When hurricanes and other dangerous weather events happen, weather forecasters warn people of the potential danger. Fortunately, we also have access to many of the images and data that meteorologists, public officials, and emergency managers rely on to make decisions.
For example, in September 2019, Dorian, a Category 5 hurricane, stalled over the Bahamas, then moved up the coast of the United States. Then Humberto started near the Lesser Antilles and came into radar view again near the Bermudas after growing to a Category 3 hurricane. And one of the tropical depressions in the Gulf of Mexico developed into Imelda, shortly before making landfall in Texas. Another tropical storm Jerry, which formed in Atlantic, strengthened into a hurricane near the Leeward Islands.
Here’s how to follow the path of storms with the help of tools such as satellites, radar, and observation equipment.

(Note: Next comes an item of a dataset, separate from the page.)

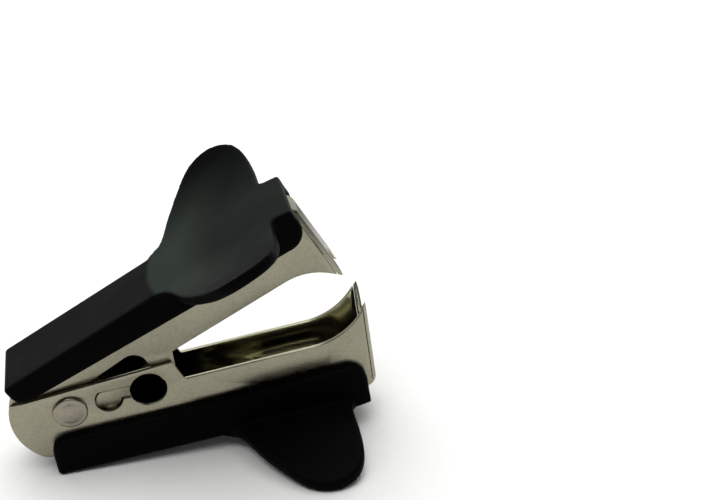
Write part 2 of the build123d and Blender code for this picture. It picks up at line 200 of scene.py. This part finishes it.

Since satellites are positioned further from earth than storm clouds, a satellite’s sensors can detect storm systems. This can be especially helpful for storms that form over oceans or in regions where other methods of detection aren’t available.
Weather satellites often display either black-and-white or artificially-colored images. During daylight, a satellite image of a storm might typically show white clouds contrasted against the darker background of a body of water or land. Satellite sensors also detect data not visible to the human eye, such as infrared imaging.
Satellite views provide early indications of potential precipitation.
Radar displays images based on reflectivity of storms as they move into range. Modern radar can detect reflectivity at a range of up to more than 280 miles, although greater resolution is available when a system is within about 140 miles of a radar site. Airport radar equipment often has less range.
RainViewer displays reflectivity, both for a single radar site or in a mosaic view. In RainViewer on Android or iOS, tap the radar icon to view — and then select with a tap — a single radar side. Tap the radar icon again to return to mosaic view, which combines data from multiple radar sites into a unified view.
When a storm moves near radar, you can see the scope of the storm on RainViewer. As Imelda moved near the Texas coast, as Faxai approached Japan, and as Humberto closed in on Bermuda, RainViewer showed people the huge portion of each storm within radar range.
You also may adjust how RainViewer displays reflected precipitation. Radar sometimes detects precipitation that is very light — or so light that it doesn’t even reach the ground. Tap the circle with an “i” in it to access settings, and in the “Radar Overlay” section tap “More…”, then look for “Minimal Precipitation Intensity”. Full Range is selected by default, but you may adjust it to Overcast, Drizzle, or Light Rain. Experiment with the different settings, then look at the RainViewer image. These can help give you a better understanding of the full-scale of a storm.
Observations on land and sea
As a storm system moves closer to land, it also moves closer to devices that measure temperature, wind speed, and air pressure. These observation systems include automated systems on land, buoys at sea, along with measurements taken by both professional and amateur observers’ equipment. When combined with satellite and radar images, data from these observation sites can give you a fairly good sense of the scope of a storm.
While there are many ways to access this data, WeatherObs.com offers a relatively simple-to-access and explore site. (In the site settings, turn “Show Amateur Stations” to “Yes” to view the greatest number of observation sites.) Zoom in near a storm that you’ve identified from satellite or radar images, and select a dot to access data for that observation device. The site also displays data for weather devices on ships.
During some storms, specialized aircraft fly routes designed to measure the scale, intensity, and path of the system. These planes also often release a dropsonde, a device dropped from the aircraft and designed to measure temperature, air pressure, and humidity. Much as a device attached to a weather balloon provides this data when launched from a weather station, this device delivers this data dropped from above.